Hogir souhaite que ces Français-là, ceux d’en-face, soient jugés ici en Syrie, là où se trouvent leurs victimes. De retour dans leur pays, certains combattants anti-Daech pourraient eux aussi être inquiétés par la justice, considérés comme des mercenaires. "Nous ne sommes pas payés", plaide Kendal Breizh, visiblement peu inquiet. "Il y a peu de conséquences, explique-t-il, pour les gens qui ont eu l’occasion de revenir, puisqu’il serait hypocrite pour la France de poursuivre ceux qui combattent avec les YPG alors qu’à quelques kilomètres d’ici, les forces spéciales françaises font la même chose…", estime-t-il avant de lâcher en riant : "Je vous en dirai davantage à mon retour, si je suis toujours en liberté."
Kendal Breizh envisage de revenir en France dans six mois. Le quadragénaire ne nie pas avoir laissé une famille en Bretagne. Le jeune commandant Hogir, lui, n’imagine pas de retour pour le moment et se projette sur son prochain adversaire : l’armée turque. Cette dernière a lancé, il y a deux semaines, une offensive contre l’enclave kurde d’Afrine, au nord de la Syrie.

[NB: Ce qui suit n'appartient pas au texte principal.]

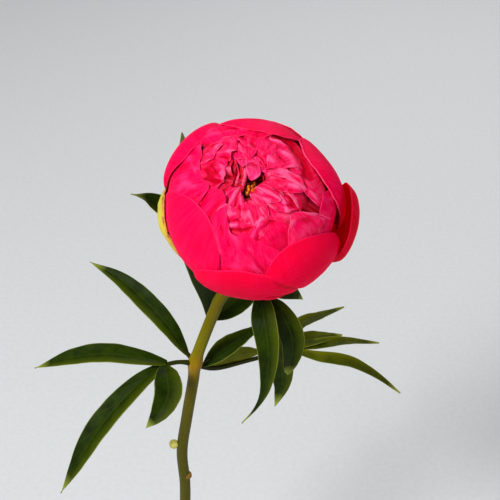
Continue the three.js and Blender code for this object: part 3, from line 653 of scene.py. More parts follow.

"Ce sera beaucoup plus difficile, estime-t-il. Contrairement à Daech, l’armée turque a des avions. Nous n’aurons plus de frappes aériennes avec nous, mais contre nous. Les combattants internationalistes sont venus défendre la révolution en cours : nous n’allons pas dire à nos camarades kurdes que comme cela devient chaud ici, nous rentrons en Europe. Ce n’est pas une option." Les hommes d’Hogir n’ont d’ailleurs pas le temps de traîner. Les deux pick-up sont prêts à filer vers le nord, une partie de l’unité vient d’être mobilisée sur le front d’Afrine. L’autre reste ici pour terminer la guerre contre l’État islamique.